During the 2006 parliamentary election, Tymoshenko knocked the president’s bloc into third place with an 8 percentage point gap: Byut got 22 percent of the popular vote while Our Ukraine received less than 14. Simultaneously, the Ukrainian Joan of Arc snatched up around 10 percent from the Regions’ traditional stomping grounds in the Russian-speaking south and east, while firmly establishing herself as the leading political force in previously Socialist-controlled Central Ukraine.
This time around, Tymoshenko won 15 out of Ukraine’s 27 administrative regions (24 oblasts, plus Crimea, Sevastopol and the city of Kyiv). Regions held on to the 11 regions in the east and south that it won in 2006. But Yushchenko’s bloc lost western Lviv and Ivano Frankivsk to Tymoshenko’s tireless campaign machine. Despite a personal endorsement by the president at a rally in Lviv in the run-up to voting, Our Ukraine-People’s Self-Defense only managed to hold on to the rural Transcarpathia Region, which recorded one of the lowest turnouts.
Ilko Kucheriv, of the Western-funded exit poll organizer, Democratic Initiatives Foundation, said 10 percent of the country remained undecided in final pre-election polls, with a quarter of these in Orange-dominated western Ukraine.
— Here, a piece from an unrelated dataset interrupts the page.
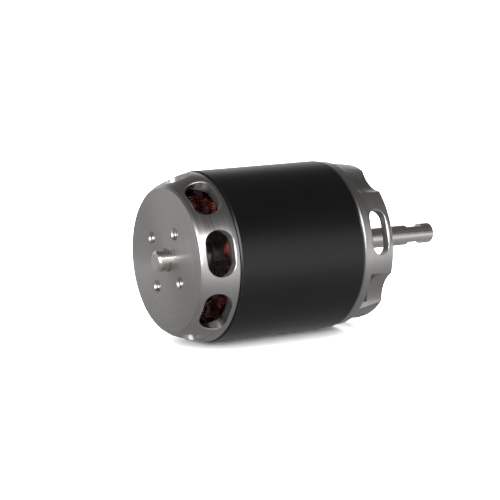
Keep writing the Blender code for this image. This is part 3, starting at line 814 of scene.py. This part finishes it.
def make_floor():
    """A white floor. In reflections it glows, with a painted shadow: dimmer close to the motor and
    behind its bell.
    """
    material = bpy.data.materials.new("floor_white")
    material.use_nodes = True
    tree = material.node_tree
    shader = tree.nodes["Principled BSDF"]
    shader.inputs["Base Color"].default_value = (0.93, 0.93, 0.93, 1.0)
    shader.inputs["Roughness"].default_value = 0.9
    shader.inputs["Specular IOR Level"].default_value = 0.1
    coordinates = tree.nodes.new("ShaderNodeTexCoord")
    # Painted contact shadow in the glow that reflections see: dimmer near the motor's footprint.
    spot = tree.nodes.new("ShaderNodeVectorMath")
    spot.operation = "MULTIPLY_ADD"
    spot.inputs[1].default_value = (0.45, 1.0, 0.0)
    spot.inputs[2].default_value = (0.45 * 18.0 * MM, 0.0, 0.0)
    tree.links.new(coordinates.outputs["Object"], spot.inputs[0])
    away = tree.nodes.new("ShaderNodeVectorMath")
    away.operation = "LENGTH"
    tree.links.new(spot.outputs[0], away.inputs[0])
    glow = tree.nodes.new("ShaderNodeMapRange")
    glow.interpolation_type = "SMOOTHSTEP"
    set_range(glow, 8.0 * MM, 75.0 * MM, 0.28, 0.95)
    tree.links.new(away.outputs["Value"], glow.inputs["Value"])
    # Painted cast shadow in the same glow, towards the back left behind the bell.
    back = tree.nodes.new("ShaderNodeVectorMath")
    back.operation = "DOT_PRODUCT"
    back.inputs[1].default_value = (-0.55, 0.83, 0.0)
    tree.links.new(coordinates.outputs["Object"], back.inputs[0])
    behind = tree.nodes.new("ShaderNodeMapRange")
    behind.interpolation_type = "SMOOTHSTEP"
    set_range(behind, 20.0 * MM, 90.0 * MM, 1.0, 0.42)
    tree.links.new(back.outputs["Value"], behind.inputs["Value"])
    product = tree.nodes.new("ShaderNodeMath")
    product.operation = "MULTIPLY"
    tree.links.new(glow.outputs["Result"], product.inputs[0])
    tree.links.new(behind.outputs["Result"], product.inputs[1])
    emission = tree.nodes.new("ShaderNodeEmission")
    tree.links.new(product.outputs[0], emission.inputs["Strength"])
    path = tree.nodes.new("ShaderNodeLightPath")
    mix = tree.nodes.new("ShaderNodeMixShader")
    tree.links.new(path.outputs["Is Glossy Ray"], mix.inputs[0])
    tree.links.new(shader.outputs[0], mix.inputs[1])
    tree.links.new(emission.outputs[0], mix.inputs[2])
    tree.links.new(mix.outputs[0], tree.nodes["Material Output"].inputs["Surface"])
    material.cycles.emission_sampling = "NONE"
    mesh = bpy.data.meshes.new("floor")
    half = FLOOR_HALF
    corners = [(x, y, FLOOR_Z) for x, y in ((-half, -half), (half, -half), (half, half), (-half, half))]
    mesh.from_pydata(corners, [], [(0, 1, 2, 3)])
    mesh.materials.append(material)
    add_stage("floor", mesh)


def make_camera():
    """A long lens in front of the bell's side, a little above the motor."""
    data = bpy.data.cameras.new("camera")
    data.lens = CAMERA_LENS
    data.sensor_width = 36.0
    data.shift_y = CAMERA_SHIFT_Y
    data.clip_start = 0.01
    data.clip_end = 20.0
    camera = bpy.data.objects.new("camera", data)
    bpy.context.scene.collection.objects.link(camera)
    place = Matrix.Translation(CAMERA_PLACE)
    looking = Vector(CAMERA_LOOKING).to_track_quat("-Z", "Y").to_matrix().to_4x4()
    camera.matrix_world = place @ looking @ Matrix.Rotation(CAMERA_ROLL, 4, "Z")
    bpy.context.scene.camera = camera


def main():
    # The turned metals' sharp edges are brightened as a painted highlight, by default 1.25 and 1.10 for
    # the steel.
    aluminium = turned_metal("machined_aluminium_turned", (0.50, 0.488, 0.478), 0.31, 0.045 * MM, 0.75)
    steel = turned_metal("ground_steel_fine", (0.74, 0.72, 0.69), 0.22, 0.03 * MM, 0.5,
                         painted_highlight_gain=1.10, spread=0.04, relief=0.02)
    black_steel = plain_grained("black_screw_steel_oxide", (0.05, 0.05, 0.055), 0.34, 0.8,
                                2500.0, 0.2, 0.01 * MM)
    nickel = plain_grained("nickel_magnet_plate", (0.42, 0.40, 0.37), 0.3, 1.0, 1800.0, 0.15, 0.02 * MM)
    insulator = plain_grained("end_insulator_moulded", (0.012, 0.013, 0.012), 0.45, 0.0,
                              1500.0, 0.25, 0.02 * MM)
    brass = plain_grained("bearing_brass_cage", (0.60, 0.44, 0.20), 0.32, 1.0, 2500.0, 0.15, 0.01 * MM)
    rubber = plain_grained("grommet_rubber_matt", (0.006, 0.006, 0.0063), 0.7, 0.0,
                           1800.0, 0.4, 0.03 * MM)
    make_bell(aluminium)
    make_can(black_coating("black_flux_ring_satin"))
    make_base(aluminium)
    make_shaft(steel)
    make_windings(enamelled_wire("enamelled_copper_wire"))
    paint_nodes(aluminium, "bearing_tube")
    paint_nodes(steel, "thrust_washer", "front_bearing", "rear_bearing")
    paint_nodes(brass, "front_bearing_cage", "rear_bearing_cage")
    paint_nodes(black_steel, "grub_screw", "shaft_retaining_clip")
    paint_nodes(nickel, "magnet")
    paint_nodes(laminations("coated_laminations_stack"), "stator_stack")
    paint_nodes(insulator, "front_stator_insulator", "rear_stator_insulator")
    paint_nodes(rubber, "lead_grommet")
    make_world()
    make_floor()
    for panel in PANELS:
        emitter(*panel)
    make_camera()
    settings = bpy.context.scene.view_settings
    settings.view_transform = "Standard"
    settings.look = "None"


main()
As many as 4 percent of voters made up their minds on election day, with half of this number deciding in the voting booth, he added.
As in the 2006 election, Tymoshenko campaigned hard in Yanukovich territory – the country’s eastern and southern regions.
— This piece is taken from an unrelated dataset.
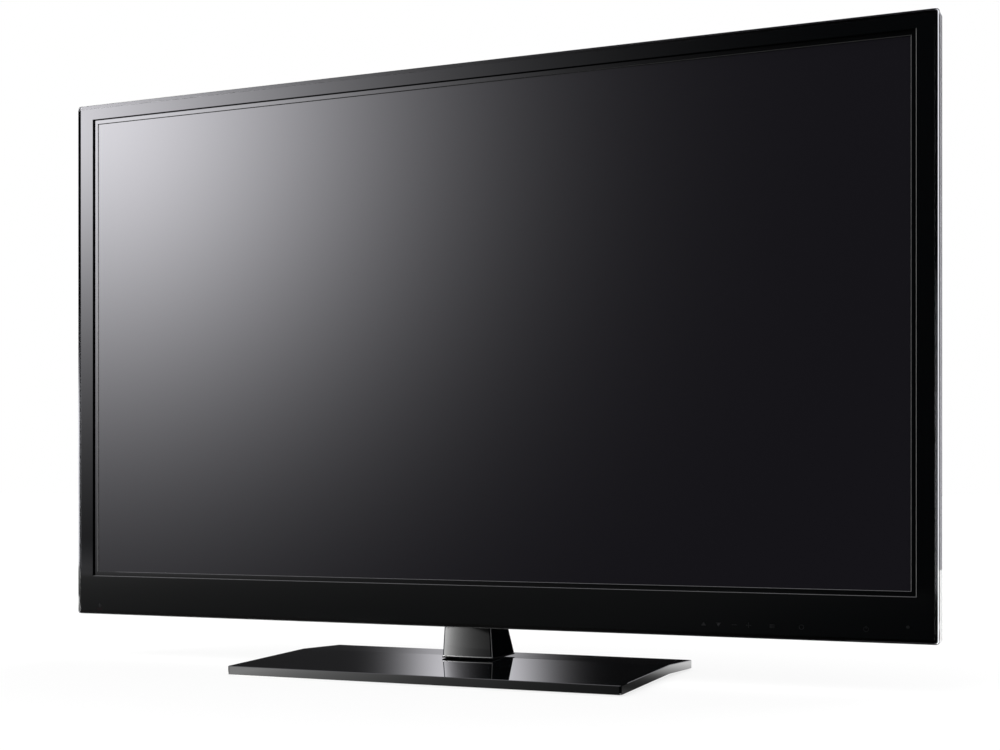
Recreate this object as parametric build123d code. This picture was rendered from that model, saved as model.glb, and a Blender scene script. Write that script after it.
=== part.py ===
from build123d import *
import os

# Plasma television on a swivel stand, in millimetres.
# +X is the viewer's right, the screen faces -Y, +Z is up.
# The origin is on the floor, under the middle of the base.

# Screen window and the borders round it
screen_width = 1108.0
screen_height = 624.0
border_side = 31.7
border_top = 26.6
border_bottom = 59.2
cabinet_corner = 4.0

# Cabinet: height off the floor, depths back from the bezel's face
cabinet_clearance = 58.0
cabinet_front_y = -14.0
front_depth = 23.0
cover_depth = 25.5
plateau_rise = 4.0

# Bezel, its clear outer rim and the stepped band round the glass
bezel_wall = 3.0
skirt_wall = 2.5
rim_width = 5.0
rim_wall = 2.0
rim_lip = 1.5
rim_bevel = 0.8
band_width = 6.0
band_lap = 3.0
band_thickness = 1.5
edge_bevel = 0.5
fit_gap = 0.1
boss_inset = 7.2
boss_radius = 3.2
boss_bore_radius = 1.3
post_inset = 9.0
post_radius = 3.5

# Glass stack, front to back
filter_margin_side = 8.0
filter_thickness = 2.5
gasket_thickness = 1.0
gasket_width = 6.0
front_glass_margin_side = 16.0
front_glass_margin_top = 8.0
rear_glass_margin_side = 8.0
rear_glass_margin_top = 13.0
glass_thickness = 2.8
thermal_thickness = 1.0
chassis_thickness = 2.0
chassis_margin = 10.0

# Chassis rails and wall-mount bosses
rail_depth = 10.0
rail_width = 28.0
rail_wall = 2.0
rail_end_margin = 6.0
wall_pattern = 400.0
wall_pattern_mid_z = 415.0
wall_boss_radius = 9.0
wall_bolt_radius = 3.0
wall_bolt_depth = 15.0
bracket_plate_width = 16.0
bracket_plate_thickness = 1.2
bracket_reach = 24.0
bracket_margin = 36.0

# Circuit boards
board_thickness = 1.6
board_gap = 8.0
board_edge_margin = 10.0
board_hole_radius = 1.7
board_hole_inset = 6.0
standoff_radius = 3.2
board_screw_head = 2.8
board_screw_height = 1.8
address_board_height = 62.0
address_board_start = 60.0
scan_board_width = 70.0
main_board_height = 170.0
control_board_height = 120.0
small_board_thickness = 1.2

# Parts on the boards
sink_fins = 8
sink_fin_pitch = 6.0
sink_fin_thickness = 1.6
sink_base = 3.0
sink_depth = 14.0
sink_length = 110.0
capacitor_radius = 9.0
capacitor_height = 18.0
capacitor_pitch = 27.0
capacitor_count = 3
transformer_size = 38.0
transformer_height = 17.0
chip_size = 28.0
chip_height = 2.6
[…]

“She strengthened her position everywhere, especially in central Ukraine,” Kucheriv said.
But as the election neared, the gains being made by Tymoshenko were understated in most pre-election polls, which showed her with weaker support across the board.
“Around 40-50 percent of pre-election polls were falsified, primarily in the interest of smaller parties.” Kucheriv said, “and not just against Byut.”
One party that improved its standing in the face of the Byut onslaught was the moribund Communist Party of Ukraine.
During independent Ukraine’s first three parliamentary elections, the Communists regularly won about 20 percent of the vote, predominantly supported by elderly people in eastern and southern Ukraine who were nostalgic for Soviet times. But last year, the Communists received only 3.6 percent of the votes, barely clearing the 3 percent hurdle.
With their voter base dying off or subsumed by the Moscow-friendly Regions party, the Communists have largely been written off as a future political force.
But like Byut, the Communists gained from this year’s protest vote to raise their take to over 5 percent.
“The Communists are like zombies: dead but still walking,” said Kyiv-based political analyst Vadym Karasyov.
The Socialists, the fifth faction in the last parliament, will not be in this Rada at all.
Analysts attribute the Socialists’ loss to voter revenge and protest vote: Socialist leader Oleksandr Moroz, who stood alongside Yushchenko during the Orange Revolution, is widely perceived as betraying his Orange comrades in return for being appointed parliamentary speaker last year.
And Regions leader Yanukovych is also not expected to escape the wrath of his people.
“He won the elections but lost the party,” said Karasyov, adding that Regions moneybags Rinat Akhmetov, Ukraine’s richest man, is already grooming another person to lead the east.
This man, according to Karasyov, is Volodymyr Lytvyn, former speaker and head of ex-President Leonid Kuchma’s administration.
“He [Lytvyn] has long maintained good ties with the Orange and the Blue,” Karasyov said.
And now, Lytvyn’s bloc will join Byut, the Regions, the Communists and the president’s bloc as the new fifth faction in the new parliament.
Lytvyn has yet to reveal his party’s coalition plans, but according to Karasyov, his return to Ukrainian politics was financed by Akhmetov and other business interests.
Lytvyn is more diplomatic than Yanukovych and would be more acceptable to the Regions business wing, with the party’s post-Soviet wing expected to bear less and less influence, he explained.